OBG talks to Nhlanhla Nene, Minister of Finance
Interview: Nhlanhla Nene
How can be revenues be enhanced with fiscal tools?
NHLANHLA NENE: We are currently operating in a constrained fiscal environment and our current fiscal programme seeks to stabilise debt growth and restore fiscal sustainability. Weaker growth outcomes, higher inflation and rising interest rates will place additional pressures on this fiscal programme, but the expenditure ceiling identified in the 2014 budget remains in place and if this proves insufficient, the government would consider further expenditure and revenue measures to ensure sustainability. The Tax Review Committee (TRC) is examining aspects of the tax system and preparing reforms.
The committee’s agenda includes issues like the tax system’s impact on small and medium-sized enterprises, the effect of base erosion and profit shifting on the tax base, and the effectiveness of value-added, mining and wealth taxes. Notwithstanding the recommendations of the TRC, the government will have to make difficult choices and trade-offs in the period ahead, as there are limited resources available. This means that new priorities and programmes identified in the medium-term strategic framework (MTSF), the administration’s strategic plan for 2014-19, will largely be financed by shifting resources away from less urgent uses.
What is being done to narrow South Africa’s deficits?
NENE: To sustain the expansion of budgets over the longer term and ensure the sustainability of the current account, it is essential that we rebuild the momentum of growth in South Africa. Faster growth in the years ahead is both a key objective of the National Development Plan (NDP) and the MTSF, and a necessary condition to unlocking the resources needed to implement our plans. The government is working with the private sector and organised labour to achieve this.
The MTSF helps provide focus on the most urgently needed economic changes, which can unlock the structural constraints on growth. These include interventions to release infrastructure bottlenecks to improve exports, raise savings levels, increase competition and reduce the cost of doing business. South Africa’s fiscal framework is grounded in a sustainable, countercyclical approach to managing revenue and expenditure. Over the medium term, the government will balance support for economic recovery with fiscal consolidation. Key social and economic programmes, such as social grants, will be maintained, complemented by efforts to improve value for money. Spending will be contained over the medium-term expenditure framework period.

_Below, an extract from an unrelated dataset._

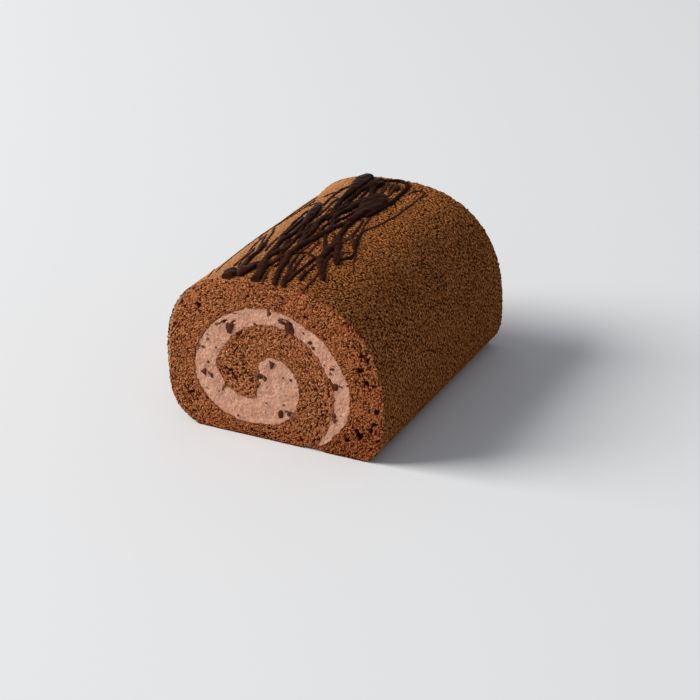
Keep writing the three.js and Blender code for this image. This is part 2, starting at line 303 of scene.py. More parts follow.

The government recognises that it is operating in a constrained fiscal environment. Our budget seeks to stabilise the growth of debt and restore fiscal sustainability. Weaker growth outcomes, higher inflation and rising interest rates will place pressure on this fiscal programme. The expenditure ceiling identified in the last budget remains in place and additional measures can be considered to meet our fiscal objectives, but to sustain the expansion of budgets over the longer term, it is essential we rebuild momentum of growth.
What impact will the roll-out of the NDP and infrastructure developments have on fiscal policy?
NENE: South Africa needs to grow at a faster pace and the structural reforms in the NDP are meant to achieve this. While the global economic outlook has improved moderately, South Africa cannot rely on external developments to alleviate domestic growth constraints. Progress requires more collaborative partnerships across our society. The NDP provides a strong platform for collaboration and the transition to a faster-growing, more inclusive economy. The plan promotes enhanced competitiveness, expanded infrastructure, greater spatial efficiency in growing cities and accelerated rural development. If we are to achieve these goals, we need a thriving private sector that employs about three-fourths of workers and accounts for more than two-thirds of investment and research expenditure. Infrastructure investment must focus on improving efficiency in production and services, and reduce business costs. Budget reforms are necessary to facilitate capital projects.